### Goal of the exercise
Print each line of the listing once more, precisely as given.

### Data
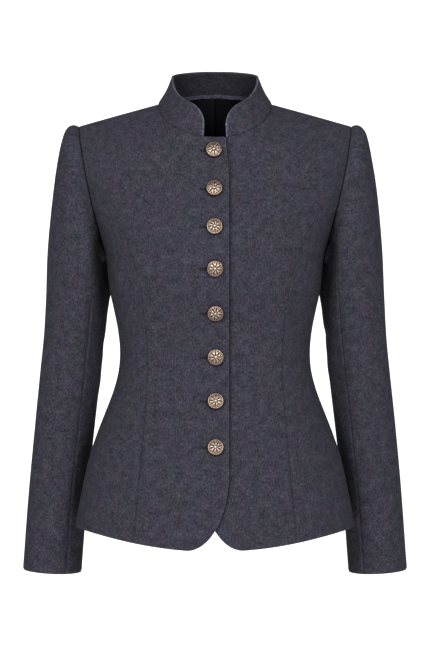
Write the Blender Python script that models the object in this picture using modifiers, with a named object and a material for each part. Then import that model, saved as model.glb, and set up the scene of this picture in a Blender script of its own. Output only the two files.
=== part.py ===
"""Trachten jacket in charcoal wool, filled out as if worn, with no wearer inside.

Metres, +Z up. The front faces -Y and the wearer's left is +X. The origin lies between the two neck
points of the shoulder line, where the wearer's neck and shoulders carry the jacket. Sizes are in
millimetres until a piece is made.

Every body panel is a stretch of one torso surface, torso(angle, height): the angle runs from the
centre front (0) over the wearer's left side (a quarter turn) to the centre back (a half turn).
A panel is cut from it along seam lines, as a maker cuts it from cloth.
"""

import math

import bmesh
import bpy
import numpy as np
from mathutils import Vector
from mathutils.bvhtree import BVHTree

MM = 0.001
QUARTER = math.pi / 2

# Cloth
CLOTH = 2.2  # wall of the wool with its interlining
SEAM_GAP = 0.3
COLLAR_WALL = 3.0  # two layers and a stiffener
LINING_WALL = 0.8
LINING_GAP = 0.6  # between the wool and the lining
OVERLAP_GAP = 0.8  # between the two fronts where they lie on each other

# Shoulder and neck
NECK_HALF = 78.5  # from the centre to the neck point of the shoulder line
NECK_DROP = 53.0  # the neck line at the centre front lies this far below the origin
NECK_RISE = 20.0  # and at the centre back this far above it
SHOULDER_TIP = 187.7  # x of the outer end of the shoulder seam
SHOULDER_SLOPE = 0.28
RIDGE_ZERO = 82.0  # distance from the centre at which the shoulder line has the origin's height
FRONT_NECK_RIDGE = (67.0, 1.6)  # rise of the ridge inside the neck point, and how late it comes
BACK_NECK_RIDGE = (80.0, 0.75)
RIDGE_BAND = 0.5  # nearer to the ridge than this, the cloth points straight off it
RIDGE_CLEAR = 1.2  # the surface's slopes are read no nearer to the ridge than this
NECK_FLARE = 0.5  # how much more the ridge's outward direction leans at the neck point
NECK_FLARE_WIDTH = 20.0  # distance past the neck point over which that comes in
SHOULDER_ROLL = 75.0  # height over which the shoulder rounds into the chest
ROLL_POWER = 0.5  # 0.5 rolls over as a quarter ellipse
NECK_ROLL_EXTRA = 0.2  # added in front of the neck, where the roll is flatter
NECK_ROLL_START = 130.0  # distance from the centre inside which it comes in
NECK_ROLL_WIDTH = 50.0
ARMPIT = -206.5
ARMHOLE_BOW = 3.5  # how far the armhole bows out between the shoulder tip and the armpit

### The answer
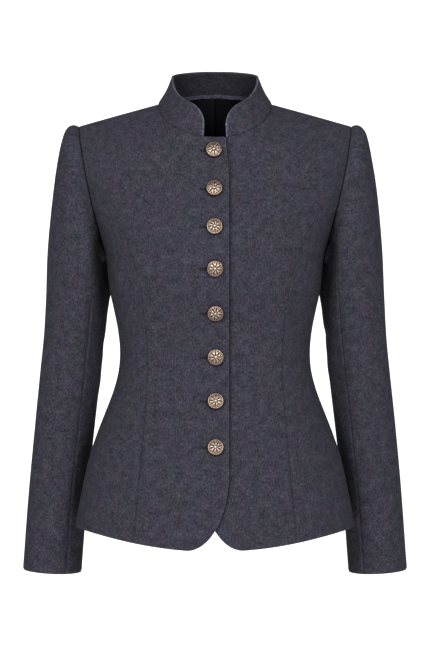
Write the Blender Python script that models the object in this picture using modifiers, with a named object and a material for each part. Then import that model, saved as model.glb, and set up the scene of this picture in a Blender script of its own. Output only the two files.
=== part.py ===
"""Trachten jacket in charcoal wool, filled out as if worn, with no wearer inside.

Metres, +Z up. The front faces -Y and the wearer's left is +X. The origin lies between the two neck
points of the shoulder line, where the wearer's neck and shoulders carry the jacket. Sizes are in
millimetres until a piece is made.

Every body panel is a stretch of one torso surface, torso(angle, height): the angle runs from the
centre front (0) over the wearer's left side (a quarter turn) to the centre back (a half turn).
A panel is cut from it along seam lines, as a maker cuts it from cloth.
"""

import math

import bmesh
import bpy
import numpy as np
from mathutils import Vector
from mathutils.bvhtree import BVHTree

MM = 0.001
QUARTER = math.pi / 2

# Cloth
CLOTH = 2.2  # wall of the wool with its interlining
SEAM_GAP = 0.3
COLLAR_WALL = 3.0  # two layers and a stiffener
LINING_WALL = 0.8
LINING_GAP = 0.6  # between the wool and the lining
OVERLAP_GAP = 0.8  # between the two fronts where they lie on each other

# Shoulder and neck
NECK_HALF = 78.5  # from the centre to the neck point of the shoulder line
NECK_DROP = 53.0  # the neck line at the centre front lies this far below the origin
NECK_RISE = 20.0  # and at the centre back this far above it
SHOULDER_TIP = 187.7  # x of the outer end of the shoulder seam
SHOULDER_SLOPE = 0.28
RIDGE_ZERO = 82.0  # distance from the centre at which the shoulder line has the origin's height
FRONT_NECK_RIDGE = (67.0, 1.6)  # rise of the ridge inside the neck point, and how late it comes
BACK_NECK_RIDGE = (80.0, 0.75)
RIDGE_BAND = 0.5  # nearer to the ridge than this, the cloth points straight off it
RIDGE_CLEAR = 1.2  # the surface's slopes are read no nearer to the ridge than this
NECK_FLARE = 0.5  # how much more the ridge's outward direction leans at the neck point
NECK_FLARE_WIDTH = 20.0  # distance past the neck point over which that comes in
SHOULDER_ROLL = 75.0  # height over which the shoulder rounds into the chest
ROLL_POWER = 0.5  # 0.5 rolls over as a quarter ellipse
NECK_ROLL_EXTRA = 0.2  # added in front of the neck, where the roll is flatter
NECK_ROLL_START = 130.0  # distance from the centre inside which it comes in
NECK_ROLL_WIDTH = 50.0
ARMPIT = -206.5
ARMHOLE_BOW = 3.5  # how far the armhole bows out between the shoulder tip and the armpit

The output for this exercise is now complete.